I'd really appreciate any suggestions someone here might be able to give me.

Thanks!  

~molly


----------



## Cheryl (Jun 29, 2004)

I agree, nothing has replaced WordPerfect. It was the cat's meow. 

You have experienced the fact that Classic programs do not act like they do in start up OS 9. But there are a few suggestions you can try. 
Trash the wordperfect pref file from the OS 9 system folder>Preferences. 
Allocate more memory. When you re-installed, it goes back to default. 

What else are you running while WP is?  How much memory do you have installed on your computer?


----------



## Natobasso (Jul 2, 2004)

Please take the following comments with a grain of salt. I am a freelance designer, and have been for 10 years now.

I have to say I think WordPerfect belongs in the dustbin!  The benefits/features you mentioned fly in the face of what all the new apps have to offer; particularly InDesign. Can you make a web page straight from WordPerfect? InDesign can! How about PDF's? InDesign exports them natively. I don't know one printer who would love to have a WordPerfect file to print instead of Quark, InDesign or PDF. 

If you do any printing at all, you will know that WordPerfect is LESS than perfect. The dotted line page break shifts at inoportune times and the page formatting features are antiquated. I used the program 10 years ago to format a large Mesa City Court Document and I was on the phone to the 1-800 number constantly trying to get things worked out. And yes, I am a VERY experienced computer user so don't reply back asking that question. he he. 

And Corel is a bit out of date as well. Illustrator, I think, is far more powerful and user friendly.

I will bet these comments won't help in the slightest, but oh well.


----------



## Cheryl (Jul 3, 2004)

We all have different preferences and needs when it comes to working with applications. It is always good to hear from different users and get their opinion. 

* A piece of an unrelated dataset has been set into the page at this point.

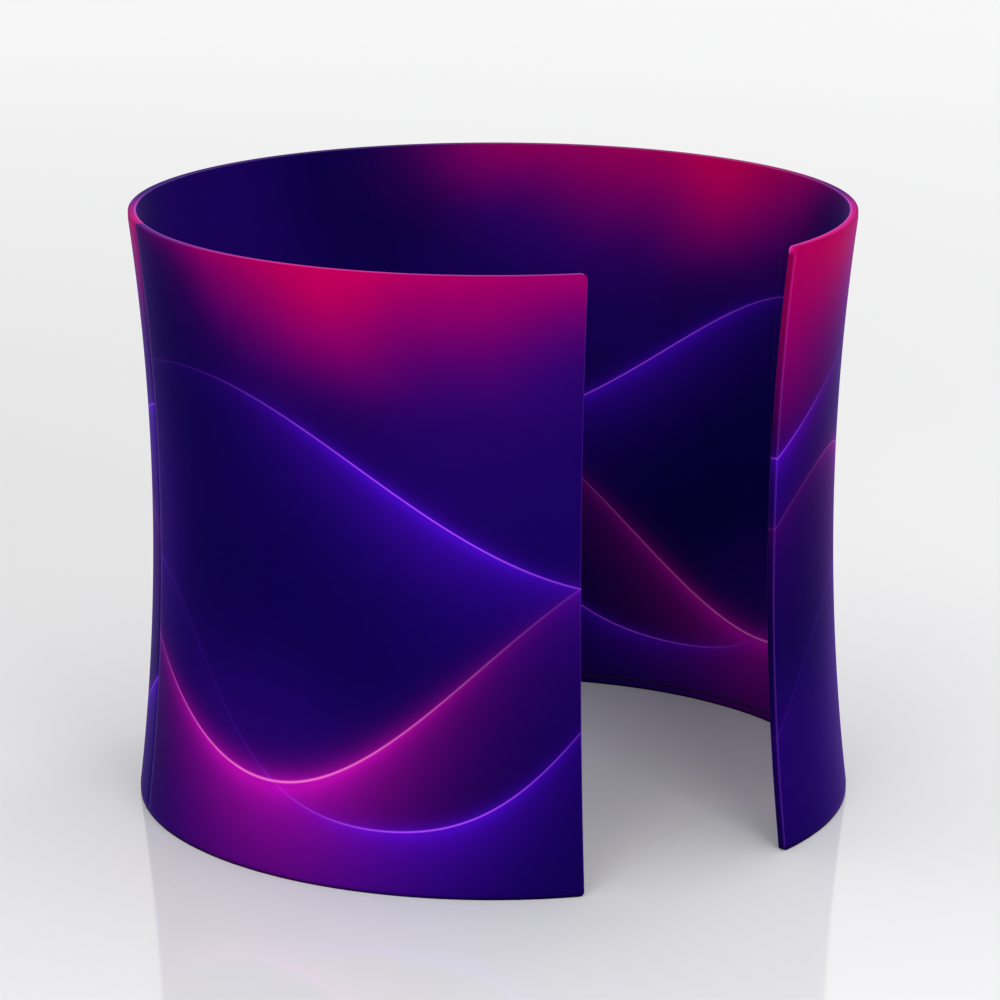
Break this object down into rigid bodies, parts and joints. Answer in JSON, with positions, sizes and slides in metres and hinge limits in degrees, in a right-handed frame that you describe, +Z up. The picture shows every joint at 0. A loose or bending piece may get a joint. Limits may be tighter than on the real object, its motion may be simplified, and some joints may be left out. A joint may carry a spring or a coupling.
{
  "type": "free-standing round fabric display wall",
  "caption": "Free-standing round display wall: a waisted, C-shaped room of printed stretch cloth on a push-fit tube frame, open at a doorway.",
  "frame": {"origin": "centre of the round room at floor level", "axes": "+Z up, -Y out through the middle of the doorway, +X to the right of someone inside who faces the back wall; the wall stands on z = 0"},
  "size_m": [2.9334, 2.8519, 2.44],
  "materials": {
    "tube": "satin anodised",
    "fitting": "moulded nylon",
    "button_steel": "spring steel",
    "cloth_print": "printed stretch knit",
    "cloth_edge": "printed stretch knit",
    "zip_teeth": "nylon coil on woven tape",
    "zip_metal": "black enamel"
  },
  "bodies": {
    "frame_and_cover": {"bottom_hoop_tube_1": "tube", "top_hoop_tube_1": "tube", "bottom_hoop_tube_2": "tube", "top_hoop_tube_2": "tube", "bottom_hoop_tube_3": "tube", "top_hoop_tube_3": "tube", "bottom_hoop_tube_4": "tube", "top_hoop_tube_4": "tube", "bottom_hoop_tube_5": "tube", "top_hoop_tube_5": "tube", "bottom_tee_1": "fitting", "top_tee_1": "fitting", "bottom_tee_2": "fitting", "top_tee_2": "fitting", "bottom_tee_3": "fitting", "top_tee_3": "fitting", "bottom_tee_4": "fitting", "top_tee_4": "fitting", "bottom_corner_right": "fitting", "top_corner_right": "fitting", "bottom_corner_left": "fitting", "top_corner_left": "fitting", "upright_1_lower": "tube", "upright_1_upper": "tube", "upright_2_lower": "tube", "upright_2_upper": "tube", "upright_3_lower": "tube", "upright_3_upper": "tube", "upright_4_lower": "tube", "upright_4_upper": "tube", "upright_5_lower": "tube", "upright_5_upper": "tube", "upright_6_lower": "tube", "upright_6_upper": "tube", "outer_panel_1": "cloth_print", "inner_panel_1": "cloth_print", "outer_panel_2": "cloth_print", "inner_panel_2": "cloth_print", "outer_panel_3": "cloth_print", "inner_panel_3": "cloth_print", "outer_panel_4": "cloth_print", "inner_panel_4": "cloth_print", "edge_gusset": "cloth_edge", "bottom_hem": "cloth_edge", "zip_teeth": "zip_teeth"},
    "upright_1_button": {"upright_1_button": "button_steel"},
    "upright_2_button": {"upright_2_button": "button_steel"},
    "upright_3_button": {"upright_3_button": "button_steel"},
    "upright_4_button": {"upright_4_button": "button_steel"},
    "upright_5_button": {"upright_5_button": "button_steel"},
    "upright_6_button": {"upright_6_button": "button_steel"},
    "zip_slider": {"zip_slider": "zip_metal"},
    "zip_pull": {"zip_pull": "zip_metal"}
  },
  "joints": [
    {"name": "upright_1_button_press", "type": "slide", "parent": "frame_and_cover", "child": "upright_1_button", "axis": [-0.9412, -0.3379, 0], "range_m": [0, 0.0045], "stiffness_N_per_m": 2500},
    {"name": "upright_2_button_press", "type": "slide", "parent": "frame_and_cover", "child": "upright_2_button", "axis": [0.1071, 0.9942, 0], "range_m": [0, 0.0045], "stiffness_N_per_m": 2500},
    {"name": "upright_3_button_press", "type": "slide", "parent": "frame_and_cover", "child": "upright_3_button", "axis": [-0.8476, 0.5307, 0], "range_m": [0, 0.0045], "stiffness_N_per_m": 2500},
    {"name": "upright_4_button_press", "type": "slide", "parent": "frame_and_cover", "child": "upright_4_button", "axis": [-0.8476, -0.5307, 0], "range_m": [0, 0.0045], "stiffness_N_per_m": 2500},
    {"name": "upright_5_button_press", "type": "slide", "parent": "frame_and_cover", "child": "upright_5_button", "axis": [0.1071, -0.9942, 0], "range_m": [0, 0.0045], "stiffness_N_per_m": 2500},
    {"name": "upright_6_button_press", "type": "slide", "parent": "frame_and_cover", "child": "upright_6_button", "axis": [0.9412, -0.3379, 0], "range_m": [0, 0.0045], "stiffness_N_per_m": 2500},
    {"name": "zip_slider_travel", "type": "hinge", "parent": "frame_and_cover", "child": "zip_slider", "pos_m": [0, 0, 0], "axis": [0, 0, -1], "range_deg": [0, 318.5]},
    {"name": "zip_pull_swing", "type": "hinge", "parent": "zip_slider", "child": "zip_pull", "pos_m": [-0.50446, -1.3315, 0.037], "axis": [0, 0, 1], "range_deg": [0, 172]}
  ]
}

Starmouse, did you install the updater to WP?


----------



## macavenger (Jul 3, 2004)

In a similar vein, I just discovered a couple of WordPerfect files left over on my hard drive. Is there any way to access them? I eradicated all traces of classic from my system quite some time ago


----------



## Cheryl (Jul 4, 2004)

You could try forcing AppleWorks (or your word processor) to open them. 

Click on the document icon, go to the file menu and select Open With. You should get a list of choices. If only other is shown, select that, then point it to the word processor you have. TextEdit might do it. 

Or use MacLinkPlus Deluxe to open them.


----------



## bobw (Jul 10, 2004)

I still use WP in Classic and have no problem with it at all.


----------



## Natobasso (Jul 11, 2004)

If you have old WP files, you might try making a duplicate of the file and adding the .doc extension at the end and opening it with Word. Or try importing to Word directly to see if you can open the file. 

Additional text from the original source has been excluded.